Unlike traditional data centers, Fog devices are geographically distributed over heterogeneous platforms, spanning multiple management domains. Cisco is interested in innovative proposals that facilitate service mobility across platforms, and technologies that preserve end-user and content security and privacy across domains.

The future? It will be hybrid with foggy edges.

Price reductions for IaaS lead to?

In the last six months the continued decline in pricing for IaaS is a signal that more business is sought.

IBM thinks that the prices and profit margins for x86s will be under continual pressure and they sold their server business to Lenovo. This shows that IBM thinks that the server hardware is already commoditized, so few more cost reductions in basic cloud infrastructure can be expected.

From a supplier perspective: The lower prices can be a signal that IaaS might actually become a loss leader to get users into the cloud store and then to PaaS and SaaS offerings. They will try to sell basic IaaS users other cloud services on top of IaaS.
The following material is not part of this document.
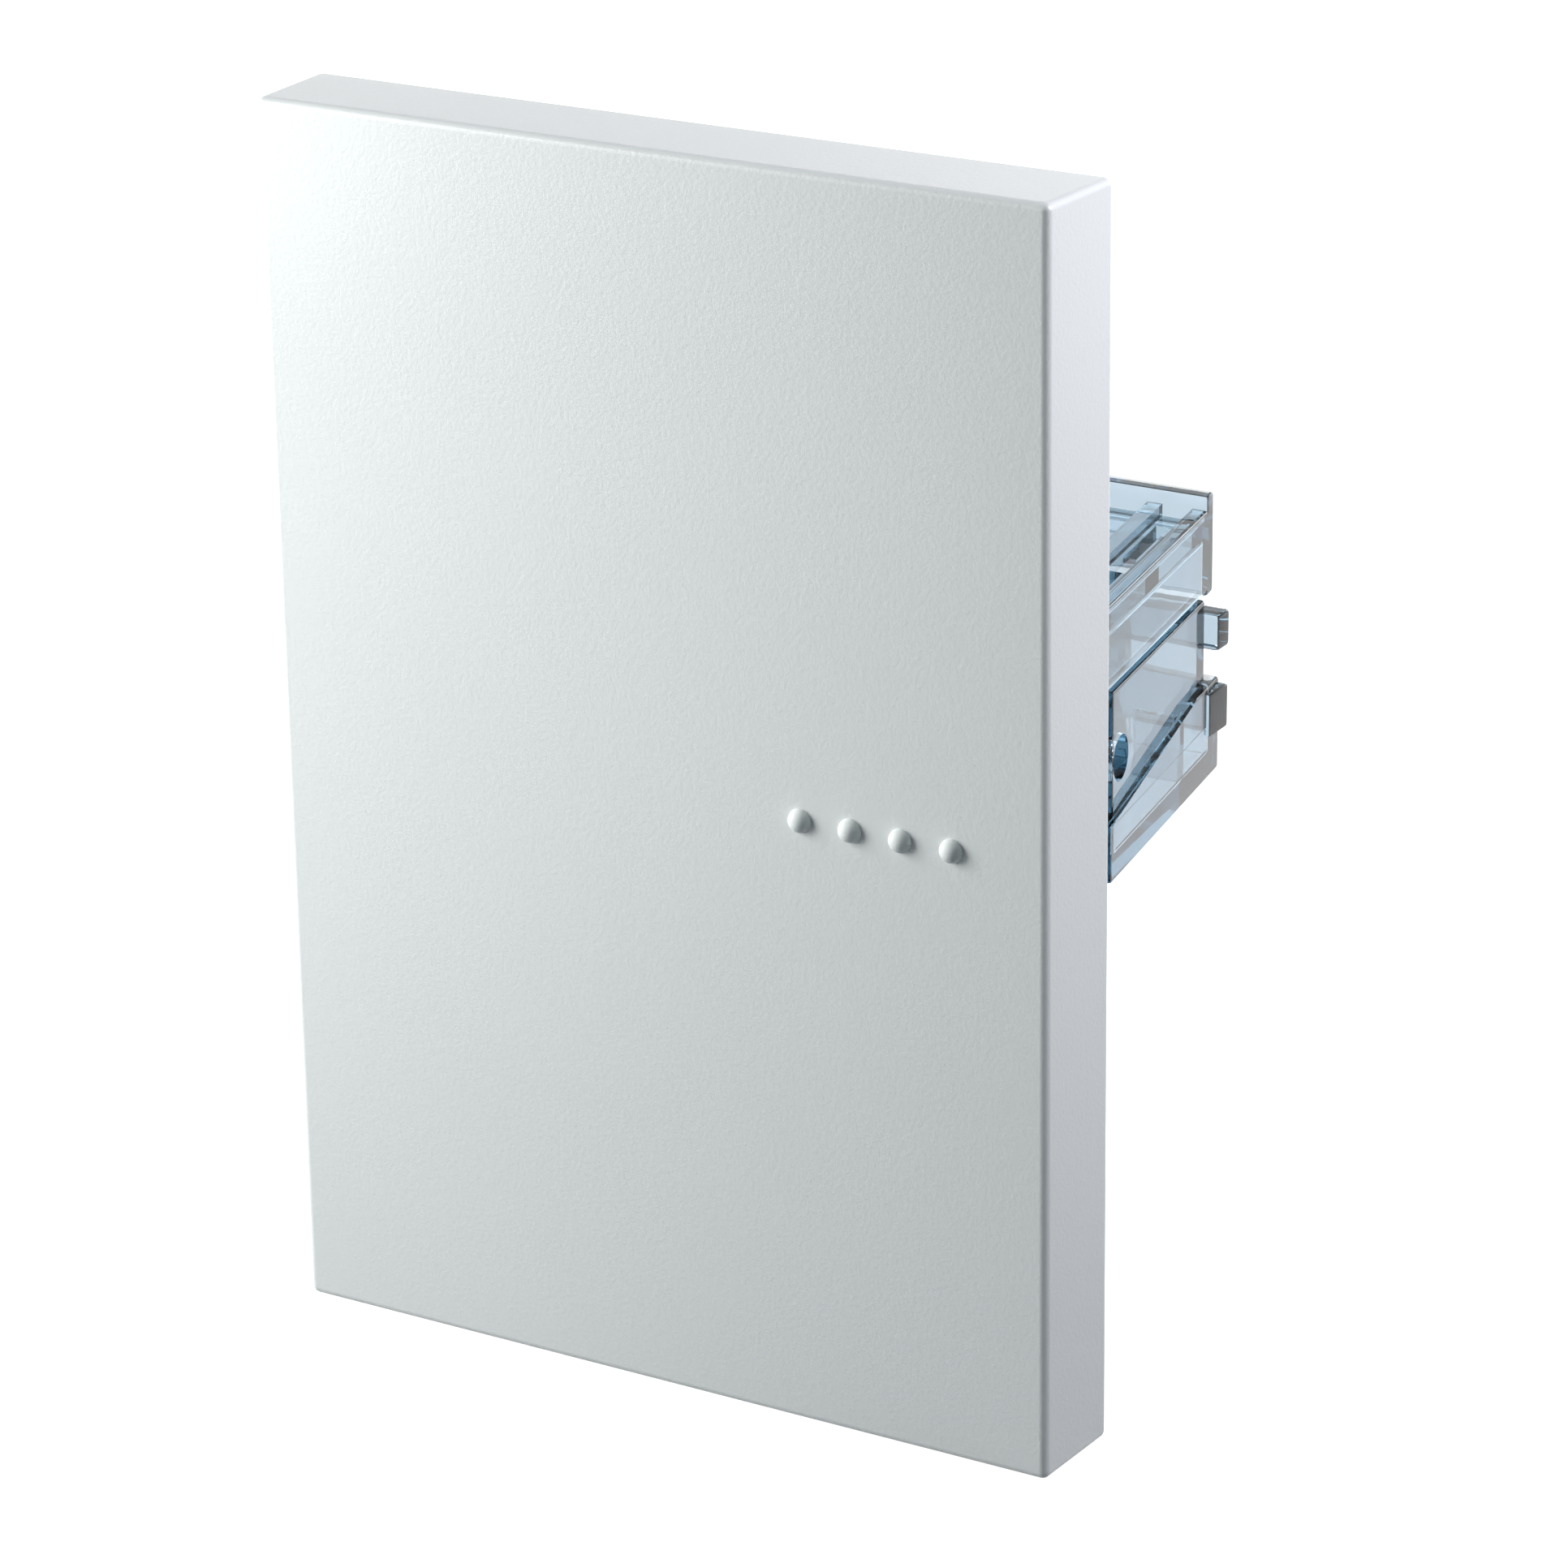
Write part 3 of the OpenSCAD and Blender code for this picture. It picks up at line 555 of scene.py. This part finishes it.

From a user (IT Department) perspective: IaaS displaces only hardware cost; PaaS displaces hardware, OS and middleware costs; and SaaS displaces all application costs.

Amazon, Google, Microsoft and other cloud providers need a customer base so they can sell their cloud-specific services on PaaS and Saas. Price reductions for IaaS will keep that base, and opportunities to upsell into the emerging cloud-specific service market will grow.

Every cloud will be potentially a hybrid, so users and providers will rely on deployment and management tools that converge on a common model.